-- Start --

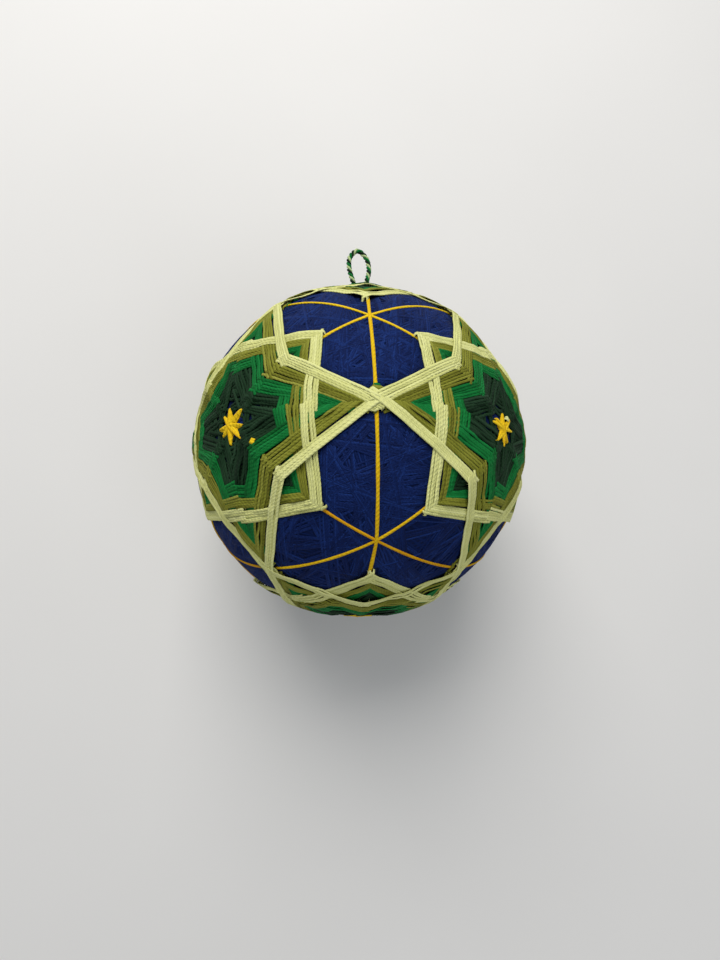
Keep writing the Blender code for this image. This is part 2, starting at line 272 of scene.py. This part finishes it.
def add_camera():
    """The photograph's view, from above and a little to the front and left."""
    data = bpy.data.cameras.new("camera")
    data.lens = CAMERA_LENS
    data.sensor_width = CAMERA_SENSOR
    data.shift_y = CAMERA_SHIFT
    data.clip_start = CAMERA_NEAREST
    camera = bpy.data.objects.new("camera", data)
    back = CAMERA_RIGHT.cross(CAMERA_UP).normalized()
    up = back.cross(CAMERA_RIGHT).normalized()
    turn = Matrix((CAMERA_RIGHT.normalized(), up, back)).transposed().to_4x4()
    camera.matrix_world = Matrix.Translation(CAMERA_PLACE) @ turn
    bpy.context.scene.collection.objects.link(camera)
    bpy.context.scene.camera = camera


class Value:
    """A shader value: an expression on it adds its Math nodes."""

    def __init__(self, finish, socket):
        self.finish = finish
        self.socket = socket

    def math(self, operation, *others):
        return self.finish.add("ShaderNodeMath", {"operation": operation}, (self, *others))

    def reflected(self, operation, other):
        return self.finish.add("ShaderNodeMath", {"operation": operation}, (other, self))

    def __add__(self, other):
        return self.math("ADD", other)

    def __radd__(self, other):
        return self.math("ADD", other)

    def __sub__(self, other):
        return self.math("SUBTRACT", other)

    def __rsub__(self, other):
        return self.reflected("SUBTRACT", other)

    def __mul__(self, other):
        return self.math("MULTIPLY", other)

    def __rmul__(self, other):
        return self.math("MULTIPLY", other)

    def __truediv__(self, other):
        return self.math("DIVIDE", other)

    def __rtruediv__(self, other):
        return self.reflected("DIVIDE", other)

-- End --

*SHORT EXERCISE*: Copy out the data shown above without altering anything.

*EXERCISE SOLUTION*:
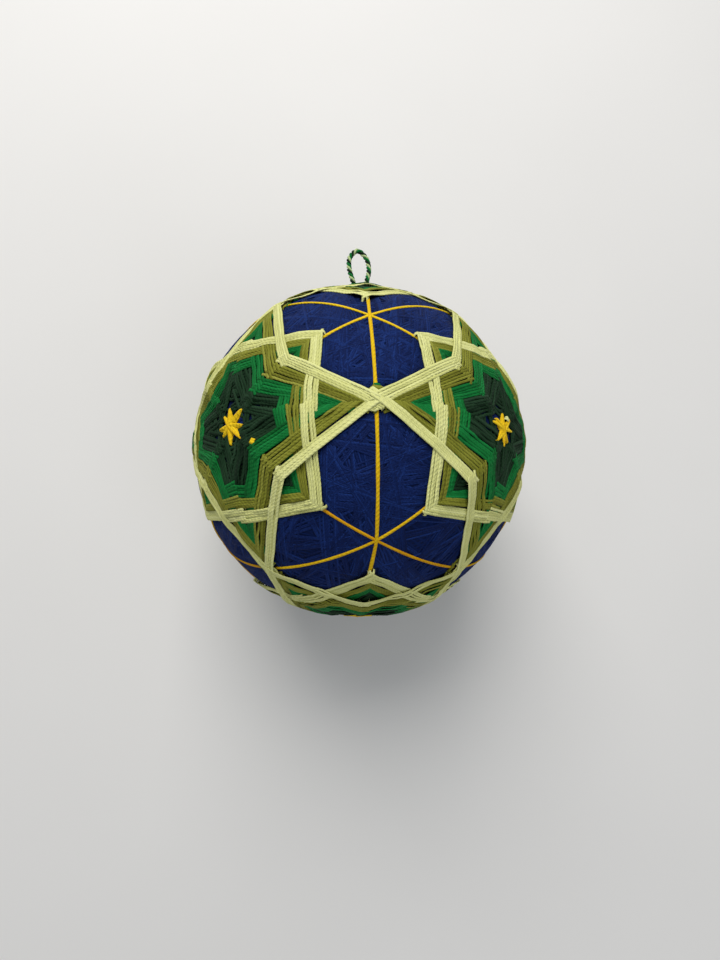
Keep writing the Blender code for this image. This is part 2, starting at line 272 of scene.py. This part finishes it.
def add_camera():
    """The photograph's view, from above and a little to the front and left."""
    data = bpy.data.cameras.new("camera")
    data.lens = CAMERA_LENS
    data.sensor_width = CAMERA_SENSOR
    data.shift_y = CAMERA_SHIFT
    data.clip_start = CAMERA_NEAREST
    camera = bpy.data.objects.new("camera", data)
    back = CAMERA_RIGHT.cross(CAMERA_UP).normalized()
    up = back.cross(CAMERA_RIGHT).normalized()
    turn = Matrix((CAMERA_RIGHT.normalized(), up, back)).transposed().to_4x4()
    camera.matrix_world = Matrix.Translation(CAMERA_PLACE) @ turn
    bpy.context.scene.collection.objects.link(camera)
    bpy.context.scene.camera = camera


class Value:
    """A shader value: an expression on it adds its Math nodes."""

    def __init__(self, finish, socket):
        self.finish = finish
        self.socket = socket

    def math(self, operation, *others):
        return self.finish.add("ShaderNodeMath", {"operation": operation}, (self, *others))

    def reflected(self, operation, other):
        return self.finish.add("ShaderNodeMath", {"operation": operation}, (other, self))

    def __add__(self, other):
        return self.math("ADD", other)

    def __radd__(self, other):
        return self.math("ADD", other)

    def __sub__(self, other):
        return self.math("SUBTRACT", other)

    def __rsub__(self, other):
        return self.reflected("SUBTRACT", other)

    def __mul__(self, other):
        return self.math("MULTIPLY", other)

    def __rmul__(self, other):
        return self.math("MULTIPLY", other)

    def __truediv__(self, other):
        return self.math("DIVIDE", other)

    def __rtruediv__(self, other):
        return self.reflected("DIVIDE", other)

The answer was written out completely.